I am complete in Edward. He is all I could have hoped for in a companion, friend, and if I might dare say it, son. (He described himself as such last week—I find I cannot get over the thrill of hearing that word on his lips, though I myself still struggle to use it aloud.) The joy he brings me is pure and though I know my base actions of the past days have caused him to doubt this, the happiness I share with him is enough for me.And still, the pull of this woman was unbearable. I have only an inkling of what brought her to that cliff, but whether she will accept me as replacement for the family she has lost is yet to be seen. Even more troubling is what she might be to me: a friend? A sister? A daughter? (A mate? That word I can barely force out of this pen.)I have whispered my apologies to her for two days now, but I cannot help but feel that this will never be enough. I know that she will grieve as did Edward, for her life, for the child I know she lost, for the husband I can only assume never returned from Europe. Will she come to know us as her family in their stead?

Then there was Edward’s face when I brought her home! Fury. Disgust. Disappointment. I cannot blame him for these feelings. In changing Miss Platt (Should I call her Mrs. Evenson? Dare I call her Esme?), I acted not on my human instincts, but on that which forms the darker part of me. Once she was so uninhibited that she eschewed the propriety befitting a lady her age in favor of climbing trees. Yet somehow that lively young woman I knew became the broken body brought to me in the morgue two days ago. To allow that joyous girl a chance to resurface might have been a noble reason to do what I have done.

But I can give no such reason. For in the end it was not Dr. Cullen who brought this woman into our dark otherworld. It was Carlisle, the vampire, the beast who lurks beneath all that I do, whose desires I am so skilled at silencing I can fool even myself into complacency. It is for allowing that creature to surface that I am most ashamed, for it is not this monster in which Edward has laid his trust.

I have betrayed my beloved son.

I have damned an innocent woman.

May God have mercy on me.

—C. C.

My hands shook as I read and reread the last triplet. Betrayed…damned…my lips moved as my eyes traced these lines again and again. Carlisle was unshakeable in his belief that the God in which he believed was looking out for us just as well as for the humans. He believed we still had souls. Had all that talk been for show? Was he merely trying to placate me, or absolve himself of turning me?

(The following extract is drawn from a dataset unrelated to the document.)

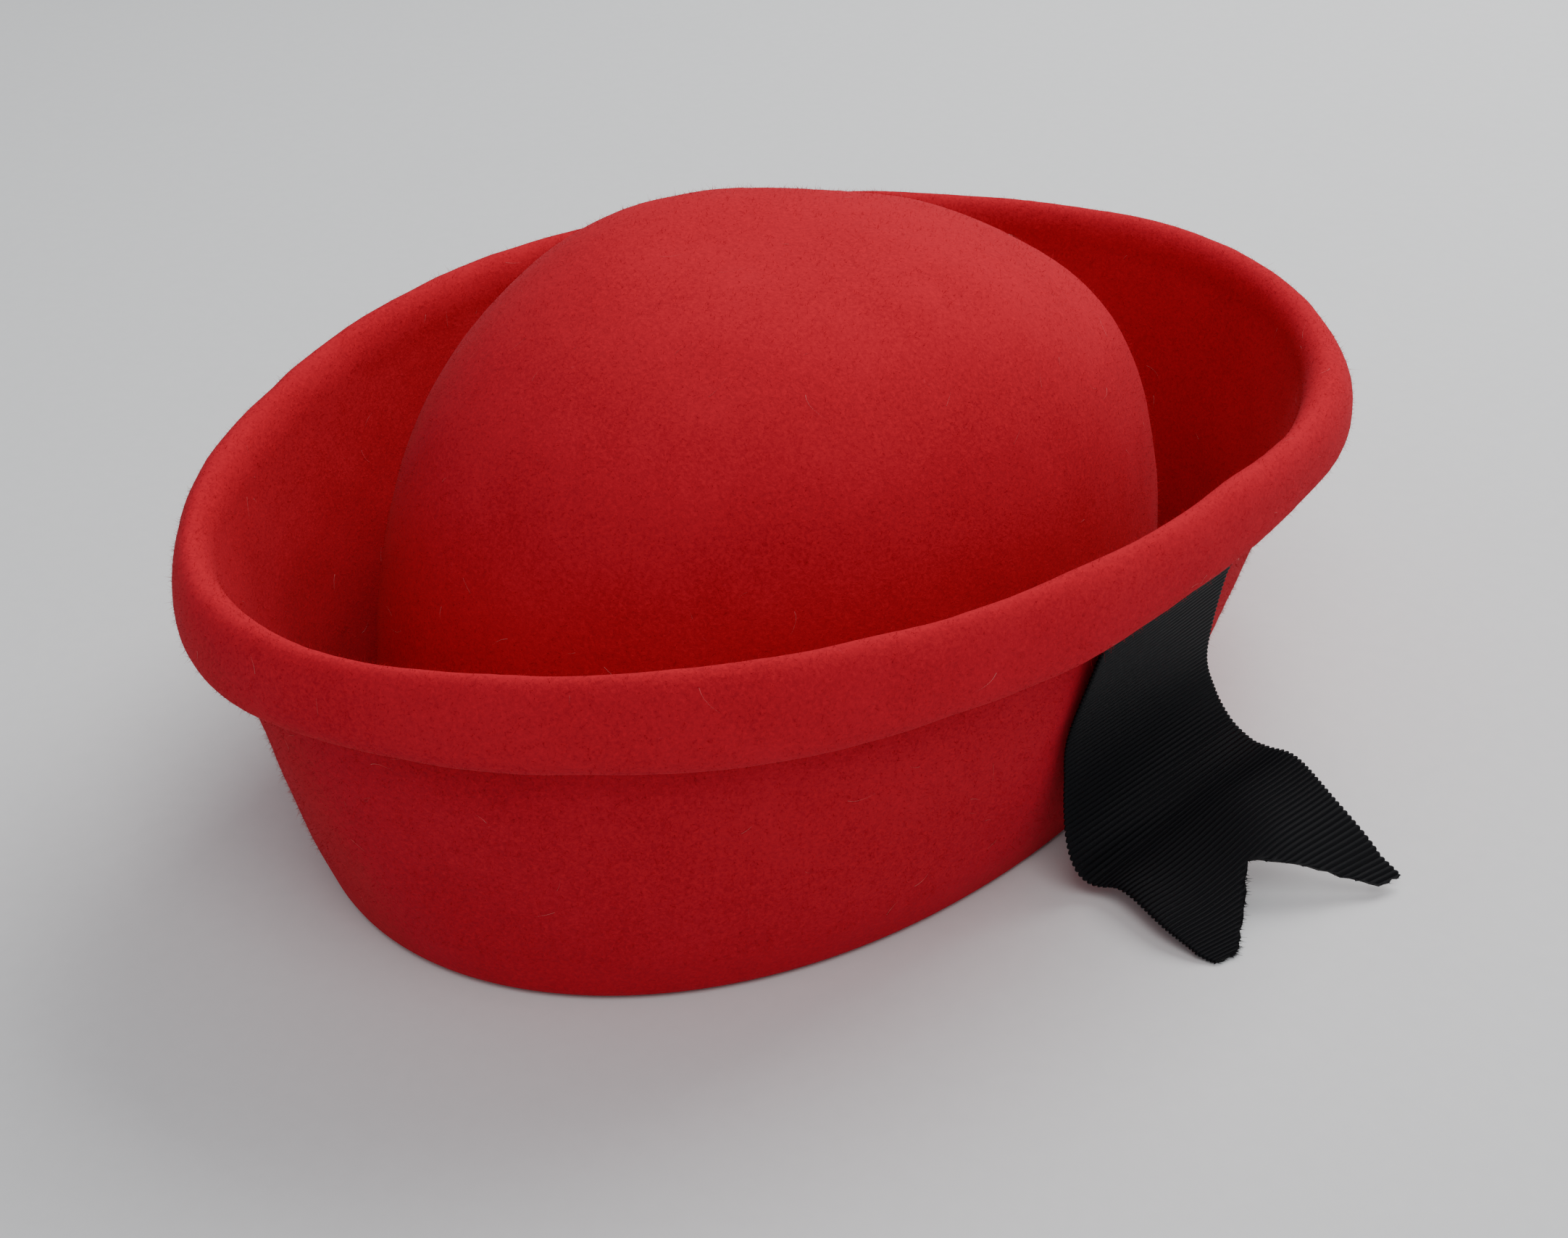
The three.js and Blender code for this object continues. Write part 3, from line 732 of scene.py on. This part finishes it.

Searching back up a paragraph, my eyes next fell on the words my father had used to describe himself. Beast. Creature. Monster. Never had I heard such words cross his lips, except in assuring me that I was none of these things. He was the one who steadfastly held that we still retained our humanity, that it was our duty to ourselves to cling to the things that we held in common with those who were supposed to be our food source. But everything in this entry seemed to indicate that he did not believe this true of himself. Was that even possible? Carlisle, who had never taken a human life, and at whose hands hundreds and probably thousands who otherwise would have lost their lives had been saved—Carlisle believed himself a beast in need of redemption?

I took a deep breath trying to steady the flow of emotion that had flooded my core, and I tried to calm myself by isolating my emotions as Carlisle had taught me long ago. Anger was there—anger that Carlisle had never told me how he felt about turning Esme, not even in the face of my disappointment in him. Hurt—that he hadn’t shared this with me earlier. Sadness—that he felt that way about himself when I knew his compassion to be pure.

And above all, I felt myself quickly becoming consumed by a mind-numbing fear. Because if Carlisle was a monster, then what exactly did that make me?